La réunification allemande ne s’est pas faite sans douleur pour les territoires est-allemands : l’imposition brutale du régime ordolibéral de l’Ouest a provoqué une grave crise économique et sociale, dont les effets persistent encore aujourd’hui. Les partisans de la zone euro auraient tout intérêt à y réfléchir : calquer l’ordo-libéralisme sur des territoires qui n’y sont pas préparés, y imposer une seule monnaie et réfuter toute politique industrielle ou protectionniste, voilà un programme qui a échoué une fois en Allemagne de l’Est, et qui n’a pas plus de chance de réussir à plus grande échelle en Europe…

La réunification allemande : l’OPA de l’Ouest sur l’Est

Deux dates reviennent souvent pour parler de la réunification allemande à la fin du XXème siècle : le 9 novembre 1989, jour de la chute du Mur de Berlin qui séparait la République fédérale d’Allemagne (RFA) à l’Ouest de la République démocratique allemande (RDA) à l’Est; et le 3 octobre 1990, jour de la proclamation de la réunification allemande.

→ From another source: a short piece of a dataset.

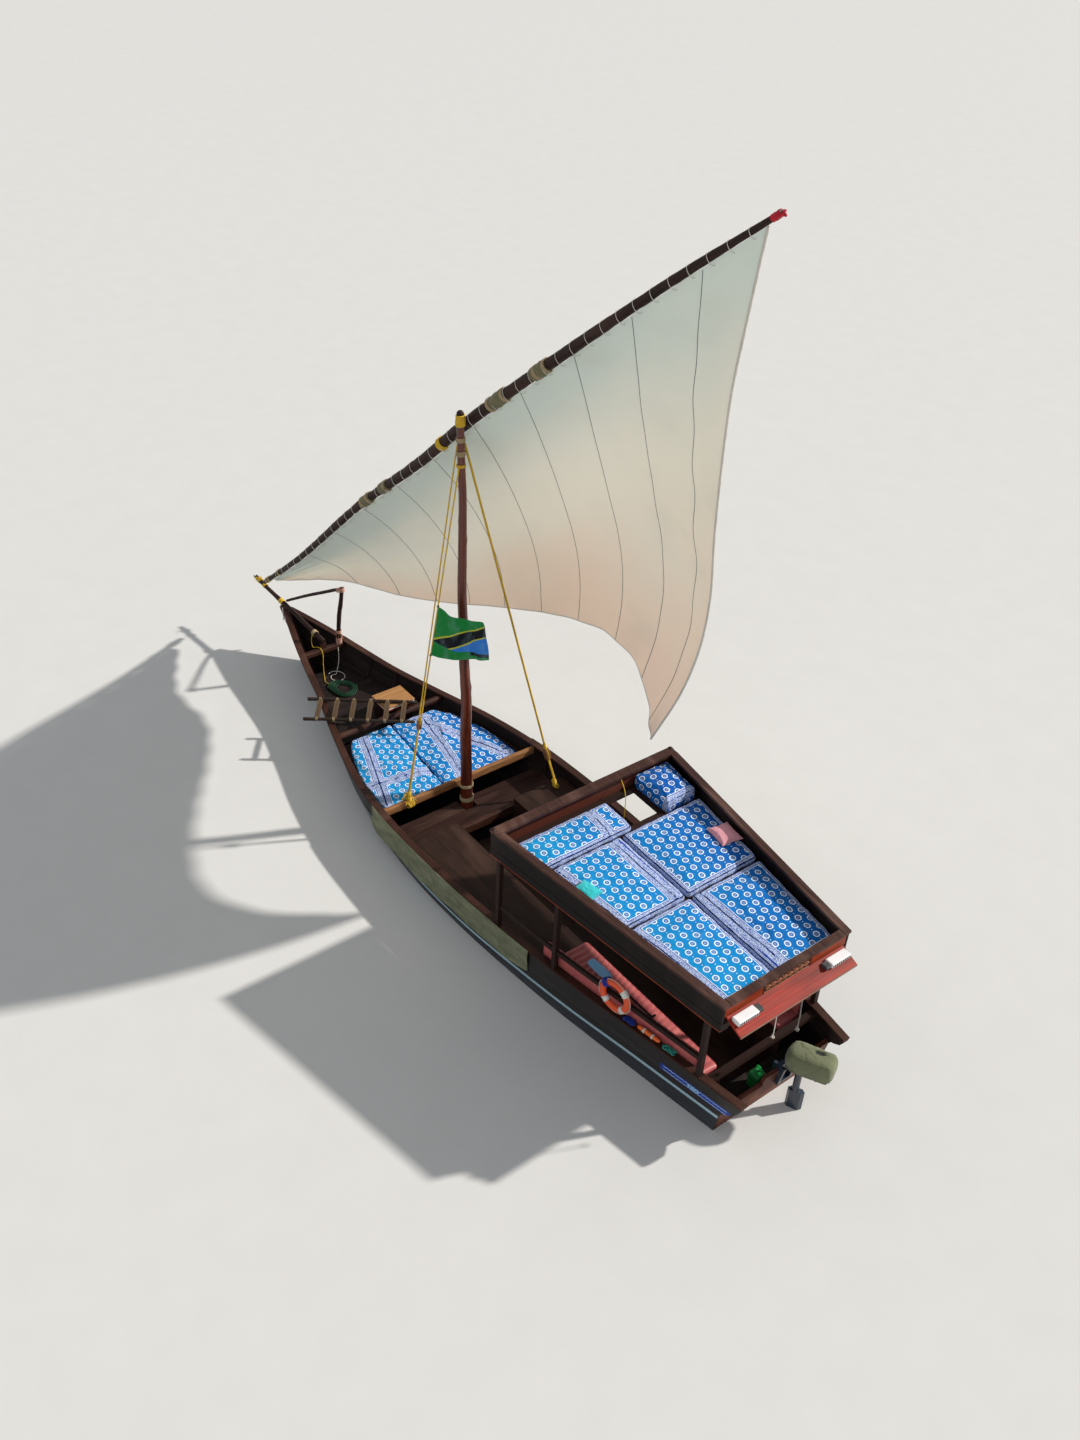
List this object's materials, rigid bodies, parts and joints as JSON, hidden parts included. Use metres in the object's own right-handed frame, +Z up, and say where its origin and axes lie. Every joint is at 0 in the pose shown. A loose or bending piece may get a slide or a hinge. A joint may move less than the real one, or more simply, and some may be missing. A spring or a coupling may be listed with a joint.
{
  "type": "sailing dhow",
  "caption": "Wooden lateen-rigged dhow afloat: open hull with keel, raked mast, long yard with sail, raised sun roof with mattresses and an outboard motor on the transom.",
  "frame": {"origin": "on the centreplane at the waterline, amidships", "axes": "+X forward to the bow, +Y to port, +Z up from the water"},
  "size_m": [14.9045, 3.3, 11.6469],
  "materials": {
    "dark_planking": "oiled and tarred hardwood planking, near black, satin, with seams",
    "brown_wood": "oiled brown hardwood, satin, worn",
    "red_wood": "varnished red-brown hardwood, semi-gloss",
    "tan_wood": "bare sawn timber, matt, weathered",
    "pole_wood": "round mangrove poles, oiled dark brown, satin",
    "rope": "yellow twisted polypropylene and tan natural rope, matt",
    "canvas": "cream cotton sailcloth with sewn seams, matt, translucent",
    "blue_print": "printed cotton covers, rings on blue with white borders, matt",
    "pink_vinyl": "salmon pink vinyl upholstery, satin",
    "turquoise_cloth": "turquoise cotton, matt",
    "pink_cloth": "pale pink cotton, matt",
    "flag_cloth": "thin polyester, green, black, blue and yellow bands",
    "orange_plastic": "orange-red life ring, slightly faded, white bands",
    "green_plastic": "green moulded fuel can",
    "green_rope": "green braided rope, matt",
    "motor_paint": "dark navy baked paint, semi-gloss, salt stained",
    "motor_cover": "olive-beige cloth cover over the hood, matt",
    "cast_block": "cast engine block, matt"
  },
  "bodies": {
    "hull": {"hull_port": "dark_planking", "hull_starboard": "dark_planking", "gunwale_port": "brown_wood", "gunwale_port_mid": "brown_wood", "gunwale_port_fore": "brown_wood", "gunwale_starboard": "brown_wood", "keel": "dark_planking", "stem": "brown_wood", "transom": "red_wood", "sole": "brown_wood", "mid_deck": "brown_wood", "bow_deck": "brown_wood", "foredeck": "dark_planking", "aft_deck": "dark_planking", "main_thwart": "tan_wood", "bow_thwart": "red_wood", "stern_beam": "pole_wood", "bench_port": "brown_wood", "bench_starboard": "brown_wood", "bow_locker": "tan_wood", "mast": "red_wood", "bow_spar": "pole_wood", "stay_port": "rope", "stay_starboard": "rope", "gallows": "pole_wood", "ladder": "tan_wood", "roof_rim": "red_wood", "fascia_port": "dark_planking", "fascia_starboard": "dark_planking", "fascia_front": "red_wood", "fascia_aft": "red_wood", "roof_floor": "brown_wood", "side_frame_port": "pole_wood", "side_frame_starboard": "pole_wood", "stern_shelf": "red_wood", "mattress_roof_1": "blue_print", "mattress_roof_2": "blue_print", "mattress_roof_3": "blue_print", "mattress_roof_4": "blue_print", "mattress_roof_5": "blue_print", "bolster": "blue_print", "pillow_turquoise": "turquoise_cloth", "pillow_pink": "pink_cloth", "mattress_bow_port": "blue_print", "mattress_bow_starboard": "blue_print", "cushions_port": "pink_vinyl", "cushions_starboard": "pink_vinyl", "life_ring": "orange_plastic", "fuel_can": "green_plastic", "rope_coil": "green_rope", "flag": "flag_cloth", "motor_clamp": "motor_paint"},
    "yard": {"yard": "pole_wood", "sail": "canvas", "parrel": "rope"},
    "motor_swivel": {"motor_swivel": "motor_paint"},
    "motor_leg": {"motor_leg": "motor_paint", "motor_engine": "cast_block", "motor_hood": "motor_cover"},
    "propeller": {"propeller": "motor_paint"}
  },
  "joints": [
    {"name": "yard_swing", "type": "hinge", "parent": "hull", "child": "yard", "pos_m": [0.892, 0, 6.74], "axis": [0.0444, 0, 0.999], "range_deg": [0, 35]},
    {"name": "motor_tilt", "type": "hinge", "parent": "hull", "child": "motor_swivel", "pos_m": [-6.44, -0.125, 0.7], "axis": [0, 1, 0], "range_deg": [0, 60]},
    {"name": "motor_steer", "type": "hinge", "parent": "motor_swivel", "child": "motor_leg", "pos_m": [-6.65, -0.125, 0.55], "axis": [0, 0, 1], "range_deg": [-62, 9]},
    {"name": "propeller_spin", "type": "hinge", "parent": "motor_leg", "child": "propeller", "pos_m": [-6.80681, -0.20269, -0.3], "axis": [0.8961, 0.444, 0], "continuous": true}
  ]
}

Une autre date se révèle pourtant tout aussi importante, nécessaire à la réunification du 3 octobre 1990 et décisive pour les conséquences socio-économiques de la réunification : le 1er juillet 1990, date l’entrée en vigueur de l’union monétaire, économique et sociale allemande.

Si les images des manuels d’histoire montrent des millions d’Allemands heureux de se retrouver, de former un seul et unique pays, il n’en existe pas moins une face plus sombre de cet évènement. En effet, loin d’être une union d’égal à égal, la réunification allemande est avant tout une victoire de l’Ouest sur l’Est, dans un sens quasi-militaire. Comme dans toute guerre, le vaincu est à la merci du vainqueur et doit accepter ses règles. Dans le cas de la réunification allemande, cela s’est traduit par une exportation brutale du régime économique ouest-allemand dans les Länder de l’Est. Alors que les deux économies avaient suivi des voies radicalement différentes depuis plus de trente ans, les dirigeants de la RFA ont cru bon remédier à cela en calquant le modèle ordo-libéral sur un territoire et une économie loin d’y être préparés.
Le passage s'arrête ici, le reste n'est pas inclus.